Сцена из спектакля «Amore buffo»

Нужно понимать, что классический танец — это ведь театр жесткой иерархии, на ней основан весь корпус канонических балетных текстов: возможность как-то проявить себя есть только у центральной пары, в лучшем случае у пары деми-солистов. Новый репертуар открывает перспективу для тех артистов, которые по тем или иным причинам не смогли реализоваться в классике, — если кто-то не умеет вертеть фуэте, это не значит, что ей нечего делать на сцене. Для меня как руководителя труппы важен каждый танцовщик, и весь прошлый год мы старались приложить максимум усилий для того, чтобы развить потенциал труппы — в расчете на это были осуществлены такие проекты, как мастерская молодых хореографов «Dance-платформа» и поставленный мной в рамках Уральской индустриальной биеннале балет «H2O».

— Между тем театрального бюджета подчас с трудом хватает даже на выпуск одного большого спектакля в сезон, а в Екатеринбурге за прошлый год удалось осуществить целый ряд масштабных начинаний — взять хотя бы декабрьский гала-концерт с участием солистов Баварского балета и миланской La Scala.
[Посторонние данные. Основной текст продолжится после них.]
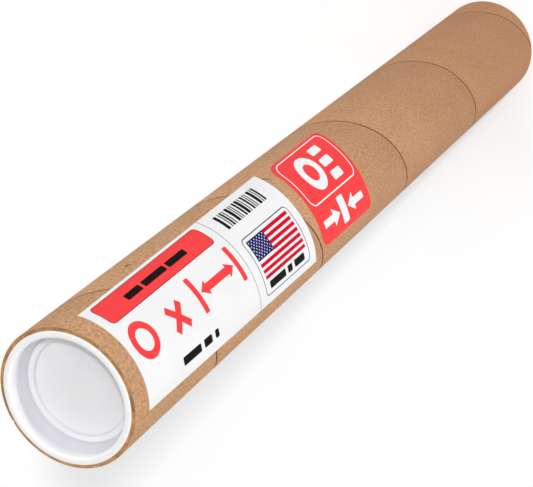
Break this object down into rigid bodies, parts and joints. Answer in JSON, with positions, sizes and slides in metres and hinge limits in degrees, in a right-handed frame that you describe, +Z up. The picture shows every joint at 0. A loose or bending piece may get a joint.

Вам, как и другим молодым худрукам, работающим в регионах, пришлось освоить профессию фандрайзера?

— Театру помогает благотворительный фонд «Евразия-балет», образованный уже в мою бытность в Екатеринбурге группой сравнительно молодых людей, не только любящих искусство, но, что большая редкость, готовых в него инвестировать. Без их доверия и поддержки, конечно, не удалось бы сделать и толики из того, что мы задумывали. Самым рискованным было вложение в «Dance-платформу» — поначалу никто даже в театре толком не мог понять, зачем труппе нужны какие-то хореографические мастерские, зато было ясно, что никакой прибылью тут и не пахнет. Наши партнеры пошли на риск, мы, со своей стороны, тоже сделали вполне великодушный жест, предоставив на две недели девяти хореографам труппу, сцену и репетиционные залы, — и в конце концов этот проект обернулся колоссальной удачей. Результат, как принято говорить в таких случаях, превзошел все наши ожидания: труппа почувствовала, что такое молодость.
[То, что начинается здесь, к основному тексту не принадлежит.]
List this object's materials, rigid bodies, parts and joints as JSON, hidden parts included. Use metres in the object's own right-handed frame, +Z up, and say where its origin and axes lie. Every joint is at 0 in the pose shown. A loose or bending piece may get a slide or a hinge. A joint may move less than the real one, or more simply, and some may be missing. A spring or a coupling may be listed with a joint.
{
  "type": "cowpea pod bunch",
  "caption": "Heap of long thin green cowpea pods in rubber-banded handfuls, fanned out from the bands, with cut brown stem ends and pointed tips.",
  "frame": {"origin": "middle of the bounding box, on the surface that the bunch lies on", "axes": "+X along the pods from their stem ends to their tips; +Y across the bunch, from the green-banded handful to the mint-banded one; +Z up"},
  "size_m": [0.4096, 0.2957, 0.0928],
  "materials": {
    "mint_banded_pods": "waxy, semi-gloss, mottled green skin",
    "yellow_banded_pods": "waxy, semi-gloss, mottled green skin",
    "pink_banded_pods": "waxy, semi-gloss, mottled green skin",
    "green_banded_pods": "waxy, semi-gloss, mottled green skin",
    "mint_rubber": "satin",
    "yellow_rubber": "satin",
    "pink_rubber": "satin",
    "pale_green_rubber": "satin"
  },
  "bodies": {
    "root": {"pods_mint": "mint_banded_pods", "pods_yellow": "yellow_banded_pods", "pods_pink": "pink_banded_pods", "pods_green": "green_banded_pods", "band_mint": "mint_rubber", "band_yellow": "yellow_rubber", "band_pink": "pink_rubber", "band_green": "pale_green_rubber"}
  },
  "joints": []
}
Когда в театре говорят: «Мы хотим чего-нибудь новенького» — обычно имеется в виду: «Мы хотим того же, что было раньше, но в других костюмах».

— В минувшем декабре приглашенные звезды танцевали в Екатеринбурге Форсайта и Макгрегора, в марте ваша труппа первой в России включит в репертуар сочинения одного из крупнейших хореографов рубежа веков Ханса ван Манена — что дальше?

— Мне бы хотелось, чтобы репертуарная политика театра развивалась в трех взаимодополняющих направлениях. Первое — сохранение и обновление классического корпуса спектаклей XIX века, второе — работа над балетами ХХ века, третье — создание новых постановок, сочиненных специально для нашего театра. После проекта «XIX — XX — XXI» (в первом отделении — «Консерватория» Бурнонвиля, во втором — «Пять танго» ван Манена, в третьем — премьера моей новой работы) в самом конце сезона мы покажем еще один вечер одноактных балетов — с британским акцентом. Подготовка этого вечера должна стать колоссальным шагом вперед для всей труппы — тут уже все три спектакля созданы нашими современниками. Новую постановку представит Джонатан Уоткинс, молодой и чрезвычайно талантливый британский хореограф, солист Ковент-Гардена — нам будет полезно поработать с человеком, танцующим в не самой последней компании мира. Еще один одноактный балет выпущу я, и предположительно мы покажем премьеру спектакля Уэйна Макгрегора «Eden/Eden».

© Сергей Гутник

Сцена из спектакля «Amore buffo»

— Можно понять, почему один из самых востребованных хореографов Европы Уэйн Макгрегор соглашается работать в Москве — все-таки миф о The Bolshoi Ballet на Западе едва ли не живее, чем в самом Большом, — но чем его привлекла столица Урала?

— Когда говоришь о Екатеринбурге, на Западе первым делом вспоминают о расстреле царской семьи — кажется, на мировую карту город поместило именно это событие. Но вообще-то, соглашаясь на сотрудничество, все мы не отправляемся в неизвестность, а едем к конкретному человеку, имя которого выступает для нас определенной гарантией. С Макгрегором, да и не только с ним, все обстоит именно так.

— Не могу напоследок не вернуться к началу нашего разговора и не спросить: вы долгое время жили и работали в Амстердаме и Лондоне, не так давно переехали в Берлин — и при этом работаете не где-нибудь, а в Екатеринбурге. Какова, собственно, ваша мотивация?

— Я люблю балет, и мне интересно заниматься этим искусством не только как хореографу, создавая новые спектакли, но и работая с театральной труппой как с глиной — выстраивая план ее развития, определяя круг приглашенных постановщиков, следя за тем, как артисты занимаются на уроках. Все это очень интересно и одновременно очень трудно. Но труппа в Екатеринбурге стала мне по-настоящему дорога — и мне бы хотелось довести свое дело до конца. Вот и вся мотивация.